Merci d'avance pour votre précieuse aide !

----------

## Mythy

Je viens de voir qu'il y a en faite un paquet dispo dans emerge !

J'ai donc tenté : ns351345 ~ # emerge -a net-misc/openvpn-auth-ldap

Avec GCC 4.7.3 ça plante mais avec GCC 4.6.3 ça passe  :Smile: 

Et il a l'air d'avoir bien installé le plugin, je vous tiens au courant s'il fonctionne ou non, ça fera un post où l'info est dispo  :Smile: 

----------

## xaviermiller

Hello,

Ouvre un bug à ce sujet, je ne vois pas de référence connue sur ce point.

----------

## Mythy

Avec plaisir mais je ne sais pas du tout comment faire   :Confused: 

----------

## El_Goretto

Mmmm, pourquoi utiliser un plugin spécifique quand on peut passer par du standard et encore plus puissant?  :Smile:  Passe par PAM, et utilise pam_ldap.

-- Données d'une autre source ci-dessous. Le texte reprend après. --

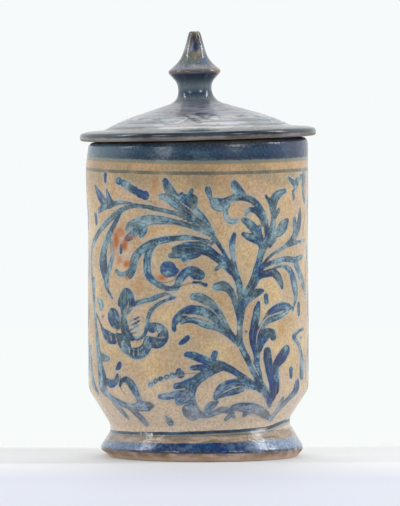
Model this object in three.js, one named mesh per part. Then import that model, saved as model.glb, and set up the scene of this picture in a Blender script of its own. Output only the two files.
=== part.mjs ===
// A lidded maiolica jar: two pieces of thrown clay, a footed cylindrical jar and the lid that rests on
// its rim. Millimetres, +Z up. The origin is on the axis of the mouth, at the level the foot stands on.
import * as THREE from 'three';

// Jar, outside: heights from the level it stands on, and the radii at them
const standingRadius = 52.4;
const footHeight = 4.7;
const footRadius = 57.4;
const waistHeight = 18;
const waistRadius = 49.1;
const shoulderHeight = 37.8;
const shoulderRadius = 61.6;
const bellyRadius = 61.9;
const drawnInRadius = 61.3;
const swellBelowRim = 17;
const swellRadius = 62.6;
const rimRadius = 61.2;
const jarHeight = 177.3;

// Jar, clay
const wallThickness = 5.6;
const floorThickness = 7;
const standingRingWidth = 6.5;
const baseHollowDepth = 3;

// Jar, how far each corner of the outline is rounded along its edges
const footRounding = 2.9;
const waistRounding = 4.5;
const shoulderRounding = 3;
const wallRounding = 16;
const rimRounding = 4;
const lipRounding = 1.5;
const floorRounding = 8;

// Lid, radii
const brimOverhang = 4.9;
const brimLedge = 13.7;
const domeBendRadius = 41.5;
const neckRadius = 9.4;
const collarRadius = 14.6;
const knobRadius = 7.8;
const spikeRadius = 5.2;
const tipRadius = 3;

// Lid, each rise from the one before it, starting at the underside of the brim
const brimThickness = 4.5;
const brimCrown = 1.1;
const ledgeRise = 0.7;
const domeRise = 5.4;
const domeTopRise = 9.8;
const neckRise = 9.7;
const collarRise = 5.8;
const collarThickness = 1.4;
const knobRise = 5.8;
const spikeRise = 8.1;
const tipRise = 8;

// Lid, clay and the fit in the mouth
const flangeClearance = 2.5;
const flangeThickness = 5;
const flangeDepth = 10;
const domeThickness = 5;
const brimEdgeLift = 0.5;
const seatGap = 0.3;

// Lid, how far each corner of the outline is rounded along its edges
const brimRounding = 1.8;
const domeRounding = 8;
const stemRounding = 6.5;
const neckRounding = 3;
const collarRounding = 0.7;
const knobRounding = 4.5;
const tipRounding = 1.4;
const flangeRounding = 2.2;

// Out of true, as thrown by hand: how far a ring is set sideways along X, and how much it climbs per
// millimetre of X
const standingSet = 3;
const footSet = 2.2;
const waistSet = 1.2;
const shoulderSet = 0.3;
const swellSet = -0.6;
const neckSet = -1.1;
const tipSet = -0.4;
const waistClimb = 0.037;
const mouthClimb = 0.0267;

// Fineness of the surfaces
const sectorCount = 64;
const degreesPerStep = 18;

// What follows from the sizes above
const swellHeight = jarHeight - swellBelowRim;
const bellyHeight = THREE.MathUtils.lerp(shoulderHeight, swellHeight, 0.37);
const drawnInHeight = THREE.MathUtils.lerp(shoulderHeight, swellHeight, 0.7);
const floorHeight = baseHollowDepth + floorThickness;
const mouthRadius = rimRadius - wallThickness;
const flangeRadius = mouthRadius - flangeClearance;
const brimRadius = rimRadius + brimOverhang;
const domeRadius = brimRadius - brimLedge;
const ledgeHeight = brimThickness + brimCrown + ledgeRise;
const domeBendHeight = ledgeHeight + domeRise;
const stemHeight = domeBendHeight + domeTopRise;
const neckHeight = stemHeight + neckRise;
const collarHeight = neckHeight + collarRise;
const knobHeight = collarHeight + collarThickness + knobRise;
const spikeHeight = knobHeight + spikeRise;
const lidHeight = spikeHeight + tipRise;

const jarStations = [
  { height: 0, set: standingSet, climb: 0 },
  { height: footHeight, set: footSet, climb: 0 },
  { height: waistHeight, set: waistSet, climb: waistClimb },
  { height: shoulderHeight, set: shoulderSet, climb: 0 },
  { height: drawnInHeight, set: 0, climb: 0 },
  { height: swellHeight, set: swellSet, climb: 0 },
  { height: jarHeight, set: 0, climb: mouthClimb },
];

const lidStations = [
  { height: domeBendHeight, set: 0, climb: 0 },
  { height: neckHeight, set: neckSet, climb: 0 },
  { height: lidHeight, set: tipSet, climb: 0 },
];

// Set and climb at a height, eased between the stations below and above it and held beyond the ends
function outOfTrueAt(stations, height) {
  const above = stations.findIndex((station) => station.height > height);
  if (above === 0) return stations[0];
  if (above < 0) return stations[stations.length - 1];
  const [low, high] = [stations[above - 1], stations[above]];
  const ease = THREE.MathUtils.smoothstep(height, low.height, high.height);
  return {
    set: THREE.MathUtils.lerp(low.set, high.set, ease),
    climb: THREE.MathUtils.lerp(low.climb, high.climb, ease),
  };
}

// A corner of an outline, in radius and height, and how far along its edges it is rounded
function corner(radius, height, rounding = 0) {
  return { at: new THREE.Vector2(radius, height), rounding };
}

// Where the rounding of a corner meets the edge towards a neighbour. Two roundings that are too long
// for the edge between them share it.
function edgePoint(here, neighbour) {
  const edge = neighbour.at.clone().sub(here.at);
  const share = Math.min(1, edge.length() / (here.rounding + neighbour.rounding));
  return here.at.clone().add(edge.setLength(here.rounding * share));
}

// Points along one rounded corner, more of them the further it turns
function bendPoints(before, here, after) {
  const bend = new THREE.QuadraticBezierCurve(edgePoint(here, before), here.at, edgePoint(here, after));
  const turn = Math.abs(bend.getTangent(1).angle() - bend.getTangent(0).angle());
  const degrees = THREE.MathUtils.radToDeg(Math.min(turn, 2 * Math.PI - turn));
  return bend.getPoints(Math.max(2, Math.ceil(degrees / degreesPerStep)));
}

// The points of an outline given by its corners, which starts and ends on the axis
function outlinePoints(corners) {
  return corners.flatMap((here, i) =>
    here.rounding > 0 ? bendPoints(corners[i - 1], here, corners[i + 1]) : [here.at]);
}

// A solid turned from the corners of its outline, stood upright and then set out of true
function turned(corners, stations) {
  const solid = new THREE.LatheGeometry(outlinePoints(corners), sectorCount);
  solid.rotateX(Math.PI / 2);
  const position = solid.attributes.position;
  for (let i = 0; i < position.count; i += 1) {
    const [x, height] = [position.getX(i), position.getZ(i)];
    const { set, climb } = outOfTrueAt(stations, height);
    position.setX(i, x + set);
    position.setZ(i, height + x * climb);
  }
  solid.computeVertexNormals();
  return solid;
}

// The base is hollowed inside its standing ring, and a bare bevel leads up to the moulded foot
function baseCorners() {
  const ringInside = standingRadius - standingRingWidth;
  return [
    corner(0, baseHollowDepth),
    corner(ringInside - baseHollowDepth, baseHollowDepth),
    corner(ringInside, 0),
    corner(standingRadius, 0),
    corner(footRadius, footHeight, footRounding),
  ];
}

// From the waist a cone widens to the shoulder, and the wall above it swells, draws in and swells
function wallCorners() {
  return [
    corner(waistRadius, waistHeight, waistRounding),
    corner(shoulderRadius, shoulderHeight, shoulderRounding),
    corner(bellyRadius, bellyHeight, wallRounding),
    corner(drawnInRadius, drawnInHeight, wallRounding),
    corner(swellRadius, swellHeight, wallRounding),
    corner(rimRadius, jarHeight, rimRounding),
  ];
}

// The inside keeps one thickness of wall from the mouth down to the cone, and ends in a round floor
function insideCorners() {
  return [
    corner(mouthRadius, jarHeight, lipRounding),
    corner(swellRadius - wallThickness, swellHeight, wallRounding),
    corner(shoulderRadius - wallThickness, shoulderHeight, shoulderRounding),
    corner(waistRadius - wallThickness, floorHeight, floorRounding),
    corner(0, floorHeight),
  ];
}

// Under the lid, a hollow follows the dome and a flange hangs down that keeps the lid on the mouth
function undersideCorners() {
  const hollowRadius = flangeRadius - flangeThickness;
  return [
    corner(0, stemHeight - domeThickness),
    corner(neckRadius, stemHeight - domeThickness, stemRounding),
    corner(domeBendRadius, domeBendHeight - domeThickness, domeRounding),
    corner(hollowRadius, 0, flangeRounding),
    corner(hollowRadius, -flangeDepth, flangeRounding),
    corner(flangeRadius, -flangeDepth, flangeRounding),
    corner(flangeRadius, 0),
  ];
}

// The brim is flat where it rests on the rim, and its edge is lifted a little and rounded over
function brimCorners() {
  return [
    corner(rimRadius, 0),
    corner(brimRadius, brimEdgeLift, brimRounding),
    corner(brimRadius, brimThickness, brimRounding),
    corner(rimRadius, brimThickness + brimCrown),
    corner(domeRadius, ledgeHeight),
  ];
}

// The dome bends once on its way in, and sweeps up at the top into the stem
function domeCorners() {
  return [
    corner(domeBendRadius, domeBendHeight, domeRounding),
    corner(neckRadius, stemHeight, stemRounding),
    corner(neckRadius, neckHeight, neckRounding),
  ];
}

// The stem flares into a thin collar, and the knob draws in from it to a blunt spike
function knobCorners() {
  return [
    corner(collarRadius, collarHeight, collarRounding),
    corner(collarRadius, collarHeight + collarThickness, collarRounding),
    corner(knobRadius, knobHeight, knobRounding),
    corner(spikeRadius, spikeHeight, tipRounding),
    corner(tipRadius, lidHeight, tipRounding),
    corner(0, lidHeight),
  ];
}

// The jar wears a buff tin glaze under blue painting
function makeJar() {
  const corners = [...baseCorners(), ...wallCorners(), ...insideCorners()];
  const glaze = new THREE.MeshStandardMaterial({ color: 0xa8946f, roughness: 0.38, metalness: 0 });
  const jar = new THREE.Mesh(turned(corners, jarStations), glaze);
  jar.name = 'jar';
  return jar;
}

// The lid wears a greyer blue wash, and sits on the mouth at the slope of the rim
function makeLid() {
  const corners = [...undersideCorners(), ...brimCorners(), ...domeCorners(), ...knobCorners()];
  const glaze = new THREE.MeshStandardMaterial({ color: 0x6f7a84, roughness: 0.3, metalness: 0 });
  const lid = new THREE.Mesh(turned(corners, lidStations), glaze);
  lid.name = 'lid';
  lid.position.z = jarHeight + seatGap;
  lid.rotation.y = -Math.atan(mouthClimb);
  return lid;
}

const liddedJar = new THREE.Group();
liddedJar.add(makeJar(), makeLid());

export default liddedJar;
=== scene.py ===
"""A lidded maiolica jar, dressed over its packed model. The jar and its lid are turned surfaces of
glazed clay, the blue foliage is brushed on to the wall as a field of distances to its strokes, and
a plain pale studio stands round them."""
import math
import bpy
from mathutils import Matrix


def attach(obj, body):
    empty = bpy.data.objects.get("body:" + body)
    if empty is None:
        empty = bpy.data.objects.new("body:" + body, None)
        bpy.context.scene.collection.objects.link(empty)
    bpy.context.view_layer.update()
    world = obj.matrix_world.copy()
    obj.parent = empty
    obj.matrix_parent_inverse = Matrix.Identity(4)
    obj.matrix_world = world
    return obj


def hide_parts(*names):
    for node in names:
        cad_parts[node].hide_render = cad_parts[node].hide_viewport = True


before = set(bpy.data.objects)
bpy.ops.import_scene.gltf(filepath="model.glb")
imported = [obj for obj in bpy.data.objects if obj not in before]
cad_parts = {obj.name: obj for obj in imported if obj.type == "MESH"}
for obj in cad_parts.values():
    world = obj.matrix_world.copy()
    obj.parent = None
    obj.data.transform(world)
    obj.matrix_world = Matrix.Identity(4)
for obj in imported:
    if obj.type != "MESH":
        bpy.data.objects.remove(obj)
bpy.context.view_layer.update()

from types import SimpleNamespace

import bpy
import numpy as np
from bpy.props import FloatProperty, FloatVectorProperty, PointerProperty
from mathutils import Vector

bl_info = {
    "name": "Lidded maiolica jar",
    "version": (1, 0, 0),
    "blender": (4, 5, 0),
    "location": "View3D > Sidebar > Jar",
    "description": "Makes a lidded jar with blue foliage, its glazes and its studio",
    "category": "Object",
}

# Metres in a millimetre. The making below is in millimetres, and a mesh is scaled at its making.
MM = 0.001

# Keeps a division by a length from failing where the length is nothing
TINY = 1e-9

# Out of true, as thrown by hand: how far a ring is set to the right, and how much it climbs to the
# right for each millimetre along. The lid sits at the climb of the mouth.
STANDING_SET, FOOT_SET, WAIST_SET, SHOULDER_SET, SWELL_SET = 3.0, 2.2, 1.2, 0.3, -0.6
NECK_SET, TIP_SET = -1.1, -0.4
WAIST_CLIMB, MOUTH_CLIMB = 0.037, 0.0267

# How far up the wall, from the shoulder to the swell under the rim, it bellies out and draws in
BELLY_SHARE, DRAWN_IN_SHARE = 0.37, 0.7

# How far the outline is rounded along its edges, at the corners that stand out
FOOT_ROUNDING, WAIST_ROUNDING, SHOULDER_ROUNDING, WALL_ROUNDING = 2.9, 4.5, 3, 16
RIM_ROUNDING, LIP_ROUNDING, FLOOR_ROUNDING, BASE_ROUNDING = 4, 1.5, 8, 0.6
BRIM_ROUNDING, DOME_ROUNDING, STEM_ROUNDING, NECK_ROUNDING = 1.8, 8, 6.5, 3
COLLAR_ROUNDING, KNOB_ROUNDING, TIP_ROUNDING = 0.7, 4.5, 1.4
FLANGE_ROUNDING, SEAT_ROUNDING, LEDGE_ROUNDING = 2.2, 0.4, 0.6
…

Juste ça marche  :Wink: 

(openvpn -> PAM -> LDAP)

Le plus beau étant que du coup PAM possède une ribambelle de connecteurs si tu veux faire autre chose que du LDAP un autre jour.

----------

## Mythy

Bonne question ! Peut être parce que je ne connais pas du tout PAM  :Wink: 

Mais merci pour l'info, je vais regarder ce que ça dit de ce côté  :Smile: 

Edit: le plugin fonctionne avec ce procédé  :Smile: 

----------